John Henry Leech (5 December 1862 – 29 December 1900, Hurdcott House, Salisbury) was an English entomologist who specialised in Lepidoptera and Coleoptera.

Leech was born of John and Elizabeth (née Ashworth) Leech in Bank Hall, near Preston, Lancashire. His father was a wealthy merchant.

Leech was educated at Eton College and Trinity Hall, Cambridge. He lost his right hand in an accident while partridge shooting in Cambridge.

In 1889 Leech married Beatrice Ellen Leatthias, daughter of wealthy New York businessman Henry Leatthias. They went to live in Hurdcott House, Barford St Martin, Wiltshire.

Leech's collections from China, Japan and Kashmir are in the Natural History Museum, London, along with specimens from Morocco, the Canary Islands and Madeira. He wrote British Pyralides (1886) and Butterflies from China, Japan and Corea in three volumes (1892–1894).

Leech was a fellow of the Linnean Society and the Royal Entomological Society and a member of the Société entomologique de France and Entomologischen Verein zu Berlin. In 1885 a lizard species, Enyalius leechii, was named after him.

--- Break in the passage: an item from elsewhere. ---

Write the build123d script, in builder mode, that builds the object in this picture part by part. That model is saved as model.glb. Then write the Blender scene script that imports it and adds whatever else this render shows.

He is buried in St Edith's churchyard, Baverstock, Salisbury, Wiltshire, UK.

==Sources==
- Anonymous (1901). "Leech, J. H." Entomologist's Monthly Magazine. (2) 12 (37)(2): 49-50.
- Anonymous (1901). "Leech, J. H." Entomologist. 34: 33-38.
- Gilbert, P. (2000). Butterfly Collectors and Painters. Four Centuries of Colour Plates from the Library Collections of the Natural History Museum, London. Singapore: Beaumont Publishing Pte Ltd.
- Inoue, H. (2005). "John Henry Leech (1862–1900)". The Pioneers of Moth-Fauna of Japan. 1 Yugato.
- Verrall, G. H. (1900). Proceedings of the Entomological Society of London.